— begin Material —

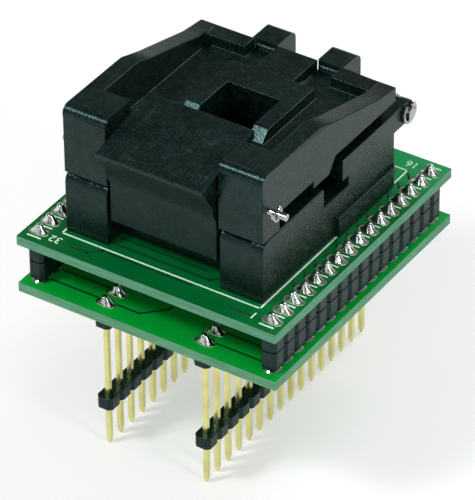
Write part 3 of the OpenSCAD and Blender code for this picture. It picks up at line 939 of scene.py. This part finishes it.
@dataclass
class Coil:
    """A wound torsion spring with two straight legs; sizes in mm."""

    axis_y: float
    axis_z: float
    radius: float
    wire: float
    first: float
    last: float
    front_end: float
    top_end: float
    spacing: float = 1.02
    steps_per_turn: int = 20

    def build(self, name: str, node: str, looks: Palette, body: Body, mirror: bool) -> bpy.types.Object:
        """Winds the spring from its upper leg to its lower one.

        Args:
            name: the piece's name.
            node: the CAD node that it stands for.
            looks: the finishes.
            body: what it rides on.
            mirror: whether it is the left one of a pair.

        Returns:
            The spring.
        """
        bm = bmesh.new()
        turns = max(1, round((self.last - self.first) / (self.wire * self.spacing))) + 0.5
        steps = int(turns * self.steps_per_turn)
        start = Vector((self.first, self.top_end, self.axis_z + self.radius)) * MM
        bmesh.ops.create_circle(bm, cap_ends=True, segments=10, radius=self.wire / 2 * MM,
                                matrix=Matrix.Translation(start) @ Matrix.Rotation(math.pi / 2, 4, "X"))
        edges = self.push(bm, list(bm.edges), Vector((0, self.axis_y - self.top_end, 0)))
        verts = list(dict.fromkeys(v for e in edges for v in e.verts))
        spun = bmesh.ops.spin(bm, geom=verts + edges, cent=Vector((0, self.axis_y, self.axis_z)) * MM,
                              axis=(1, 0, 0), dvec=((self.last - self.first) / steps * MM, 0, 0),
                              angle=-turns * math.tau, steps=steps, use_merge=False)
        last = [g for g in spun["geom_last"] if isinstance(g, bmesh.types.BMEdge)]
        last = self.push(bm, last, Vector((0, self.front_end - self.axis_y, 0)))
        bmesh.ops.contextual_create(bm, geom=last)
        bmesh.ops.remove_doubles(bm, verts=bm.verts, dist=0.0005 * MM)
        if mirror:
            bmesh.ops.scale(bm, vec=(-1, 1, 1), verts=bm.verts)
        bmesh.ops.recalc_face_normals(bm, faces=bm.faces)
        piece = settle(bm, name, looks.steel, body, smooth=60)
        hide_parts(node)
        return piece

    @staticmethod
    def push(bm: bmesh.types.BMesh, edges: list[Any], run: Vector) -> list[Any]:
        """Extrudes a ring of edges by run, in mm.

        Args:
            bm: the mesh.
            edges: the ring.
            run: how far.

        Returns:
            The new ring.
        """
        made = bmesh.ops.extrude_edge_only(bm, edges=edges)["geom"]
        verts = [g for g in made if isinstance(g, bmesh.types.BMVert)]
        bmesh.ops.translate(bm, vec=run * MM, verts=verts)
        moved = set(verts)
        return [g for g in made if isinstance(g, bmesh.types.BMEdge) and all(v in moved for v in g.verts)]


@dataclass
class OpenRing:
    """A retaining ring with three inward tabs and its mouth upwards; sizes in mm, angles in degrees."""

    axis_y: float
    axis_z: float
    outer: float
    inner: float
    thickness: float = 0.4
    mouth: float = 66.0
    tab: float = 34.0
    band: float = 0.42
    rounding: float = 0.045

    def build(self, name: str, node: str, looks: Palette, body: Body, places: Sequence[float]) -> bpy.types.Object:
        """Makes a ring at each place along the pin.

        Args:
            name: the piece's name.
            node: the CAD node that it stands for.
            looks: the finishes.
            body: what it rides on.
            places: where each ring's near face is along the pin.

        Returns:
            The rings.
        """
        bm = bmesh.new()
        inside = self.outer - (self.outer - self.inner) * self.band
        start, sweep = self.mouth / 2, 360 - self.mouth
        for x in places:
            self.arc(bm, x, inside, self.outer, start, sweep, 26)
            for first in (start, 180 - self.tab / 2, 360 - start - self.tab):
                self.arc(bm, x, self.inner, inside + 0.02, first, self.tab, 4)
        edges = [e for e in bm.edges if e.calc_face_angle(0) > math.radians(60)]
        bmesh.ops.bevel(bm, geom=edges, offset=self.rounding * MM, offset_type="OFFSET", segments=2, profile=0.5,
                        affect="EDGES", clamp_overlap=True, material=-1)
        piece = settle(bm, name, looks.steel, body, smooth=40)
        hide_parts(node)
        return piece

    def arc(self, bm: bmesh.types.BMesh, x: float, inside: float, outside: float, start: float, sweep: float,
            steps: int) -> None:
        """Spins one closed stretch of band about the pin.

        Args:
            bm: the mesh it joins.
            x: its near face along the pin.
            inside: inner radius.
            outside: outer radius.
            start: where it starts, from straight up.
            sweep: how far it goes.
            steps: how many steps.
        """
        turn = Matrix.Rotation(math.radians(start), 4, "X")
        place = Matrix.Translation(Vector((0, self.axis_y, self.axis_z)) * MM)
        corners = [bm.verts.new(place @ turn @ (Vector((x + dx, 0, r)) * MM))
                   for dx, r in ((0, inside), (self.thickness, inside), (self.thickness, outside), (0, outside))]
        cap = bm.faces.new(corners)
        ring = list(cap.edges)
        spun = bmesh.ops.spin(bm, geom=corners + ring, cent=place.translation, axis=(1, 0, 0),
                              angle=math.radians(sweep), steps=steps, use_merge=False)
        last = [g for g in spun["geom_last"] if isinstance(g, bmesh.types.BMEdge)]
        made = bmesh.ops.contextual_create(bm, geom=last)["faces"]
        shell = {cap, *made}
        grown = shell
        while grown:
            grown = {f for g in grown for e in g.edges for f in e.link_faces} - shell
            shell = shell | grown
        bmesh.ops.recalc_face_normals(bm, faces=list(shell))


@dataclass
class Hinge:
    """Hinge pin, clips and springs; sizes in mm."""

    axis_y: float = 17.9
    axis_z: float = 39.5
    coil_radius: float = 1.59
    wire: float = 0.42
    coil_first: float = 7.31
    coil_last: float = 12.95
    wall: float = 14.5
    lid_leg: float = 13.0
    ring_outer: float = 1.6
    ring_inner: float = 0.6
    ring_x: float = 15.0

    def build(self, looks: Palette) -> None:
        """Dresses pin and clips and winds both springs.

        Args:
            looks: the finishes.
        """
        turned("hinge_pin", looks.steel, Body.ROOT)
        ring = OpenRing(self.axis_y, self.axis_z, self.ring_outer, self.ring_inner)
        ring.build("hinge_rings", "hinge_clips", looks, Body.ROOT, (-self.ring_x - ring.thickness, self.ring_x))
        coil = Coil(self.axis_y, self.axis_z, self.coil_radius, self.wire, self.coil_first, self.coil_last,
                    self.wall, self.lid_leg)
        for side in Side:
            coil.build(f"hinge_coil_{side.tag}", f"hinge_spring_{side.tag}", looks, Body.ROOT, side is Side.LEFT)


@dataclass
class Lid:
    """The moulded lid; sizes in mm."""

    edge: float = 0.14

    def build(self, looks: Palette) -> None:
        """Rounds and dresses the lid.

        Args:
            looks: the finishes.
        """
        softened("lid", looks.housing, Body.LID, self.edge, shortest=0.5)


@dataclass
class Latch:
    """Finger latch, its pin, clip and spring; sizes in mm."""

    edge: float = 0.10
    axis_y: float = -15.8
    axis_z: float = 44.1
    ring_outer: float = 1.05
    ring_inner: float = 0.35
    ring_x: float = 16.2

    def build(self, looks: Palette) -> None:
        """Rounds and dresses the latch and its small parts.

        Args:
            looks: the finishes.
        """
        softened("latch", looks.finger, Body.LATCH, self.edge, shortest=0.4)
        turned("latch_pin", looks.steel, Body.LID)
        ring = OpenRing(self.axis_y, self.axis_z, self.ring_outer, self.ring_inner, mouth=80, tab=44)
        ring.build("latch_ring", "latch_clip", looks, Body.LID, (self.ring_x,))
        dressed("latch_spring", looks.steel)


# ---- studio ----


def toward(azimuth: float, elevation: float) -> Vector:
    """The direction at an azimuth from the front and an elevation, both in degrees.

    Args:
        azimuth: turn from the front to the right.
        elevation: angle above the floor.

    Returns:
        A vector of length 1.
    """
    a, e = math.radians(azimuth), math.radians(elevation)
    return Vector((math.sin(a) * math.cos(e), -math.cos(a) * math.cos(e), math.sin(e)))


@dataclass(frozen=True)
class Lamp:
    """A soft lamp; sizes in mm, angles in degrees."""

    name: str
    azimuth: float
    elevation: float
    reach: float
    size: tuple[float, float]
    level: float

    def hang(self, aim: Vector) -> None:
        """Hangs the lamp at its reach from the point that it lights.

        Args:
            aim: the point, in metres.
        """
        lamp = bpy.data.lights.new(self.name, "AREA")
        lamp.shape = "RECTANGLE"
        lamp.size, lamp.size_y = (side * MM for side in self.size)
        lamp.energy = self.level * (math.pi * self.reach * MM) ** 2
        holder = bpy.data.objects.new(self.name, lamp)
        bpy.context.scene.collection.objects.link(holder)
        holder.location = aim + toward(self.azimuth, self.elevation) * self.reach * MM
        holder.rotation_mode = "QUATERNION"
        holder.rotation_quaternion = (aim - holder.location).to_track_quat("-Z", "Y")


@dataclass
class Studio:
    """Floor, world, lamps and camera; sizes in mm, angles in degrees."""

    azimuth: float = 33.29
    elevation: float = 36.12
    roll: float = -0.48
    distance: float = 586.05
    across: float = 0.0208
    along: float = -18.151
    lens: float = 315.80
    sensor: float = 36.0
    floor: float = 4000.0
    floor_drop: float = 0.02
    sky: float = 0.38
    ceiling: float = 0.20
    horizon: float = 0.03
    overhead: float = 0.24
    paper_glow: float = 0.45
    aim_height: float = 30.0
    lamps: Sequence[Lamp] = (
        Lamp("key", -34, 50, 600, (110, 110), 0.50),
        Lamp("tall", 76, 24, 520, (110, 330), 0.34),
        Lamp("fill", 30, 36, 640, (320, 320), 0.15),
        Lamp("rim", 165, 46, 620, (260, 260), 0.36),
    )

    def build(self) -> None:
        """Sets everything up."""
        self.ground()
        self.world()
        for lamp in self.lamps:
            lamp.hang(Vector((0, 0, self.aim_height)) * MM)
        self.camera()

    def ground(self) -> None:
        """Lays the pale floor, which shows white but keeps the shadow."""
        bm = bmesh.new()
        bmesh.ops.create_grid(bm, x_segments=2, y_segments=2, size=self.floor / 2 * MM,
                              matrix=Matrix.Translation((0, 0, -self.floor_drop * MM)))
        mesh = bpy.data.meshes.new("floor")
        bm.to_mesh(mesh)
        bm.free()
        floor = bpy.data.objects.new("floor", mesh)
        bpy.context.scene.collection.objects.link(floor)
        s = Shader("floor_paper")
        s.set(Base_Color=(0.94, 0.94, 0.94), Roughness=0.9)
        glow = s.node("ShaderNodeEmission", {}, {"Color": (1.0, 1.0, 1.0)})
        lit = Wire(s, s.surface.outputs[0])
        blend = s.node("ShaderNodeMixShader", {}, {0: s.seen() * self.paper_glow, 1: lit, 2: glow})
        s.feed(s.out.inputs["Surface"], blend)
        mesh.materials.append(s.material)

    def world(self) -> None:
        """A studio room that is white at the horizon and greyer overhead, and lights the object evenly."""
        world = bpy.data.worlds.new("room")
        bpy.context.scene.world = world
        world.use_nodes = True
        n = Nodes(world.node_tree)
        place = n.node("ShaderNodeTexCoord", output="Generated")
        rise = n.node("ShaderNodeSeparateXYZ", {}, {0: place}, output="Z")
        white = {"Color": (1.0, 1.0, 1.0)}
        glow = rise.ramp(self.horizon, self.overhead, 1.0, self.ceiling)
        shown = n.node("ShaderNodeBackground", {}, white | {"Strength": glow})
        lit = n.node("ShaderNodeBackground", {}, white | {"Strength": self.sky})
        room = n.node("ShaderNodeMixShader", {}, {0: n.seen(), 1: lit, 2: shown})
        n.node("ShaderNodeOutputWorld", {}, {"Surface": room})

    def camera(self) -> None:
        """Places the camera, which looks past the object's middle by across and along."""
        back = toward(self.azimuth, self.elevation)
        right = Vector((0, 0, 1)).cross(back).normalized()
        up = back.cross(right)
        r = math.radians(self.roll)
        right, up = math.cos(r) * right + math.sin(r) * up, math.cos(r) * up - math.sin(r) * right
        eye = (back * self.distance - right * self.across - up * self.along) * MM
        lens = bpy.data.cameras.new("camera")
        lens.lens = self.lens
        lens.sensor_width = self.sensor
        lens.clip_start, lens.clip_end = 0.01, 20.0
        holder = bpy.data.objects.new("camera", lens)
        bpy.context.scene.collection.objects.link(holder)
        holder.matrix_world = Matrix.Translation(eye) @ Matrix((right, up, back)).transposed().to_4x4()
        bpy.context.scene.camera = holder


def main() -> None:
    """Builds every sub-assembly and the studio, and logs each sub-assembly as it is done."""
    logging.basicConfig(level=logging.INFO, format="%(name)s: %(message)s")
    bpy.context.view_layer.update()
    looks = Palette()
    for part in (Boards(), PinRows(), Socket(), Hinge(), Lid(), Latch()):
        part.build(looks)
        log.info("%s done", type(part).__name__)
    Studio().build()
    bpy.context.scene.view_settings.view_transform = "Standard"


if __name__ == "__main__":
    main()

— end Material —

**What is needed:**
Give again only the lines of the material above that run from the one with "bpy.context.view_layer.update()" through the end, both included, exactly as they appear.

**Result:**
    bpy.context.view_layer.update()
    looks = Palette()
    for part in (Boards(), PinRows(), Socket(), Hinge(), Lid(), Latch()):
        part.build(looks)
        log.info("%s done", type(part).__name__)
    Studio().build()
    bpy.context.scene.view_settings.view_transform = "Standard"


if __name__ == "__main__":
    main()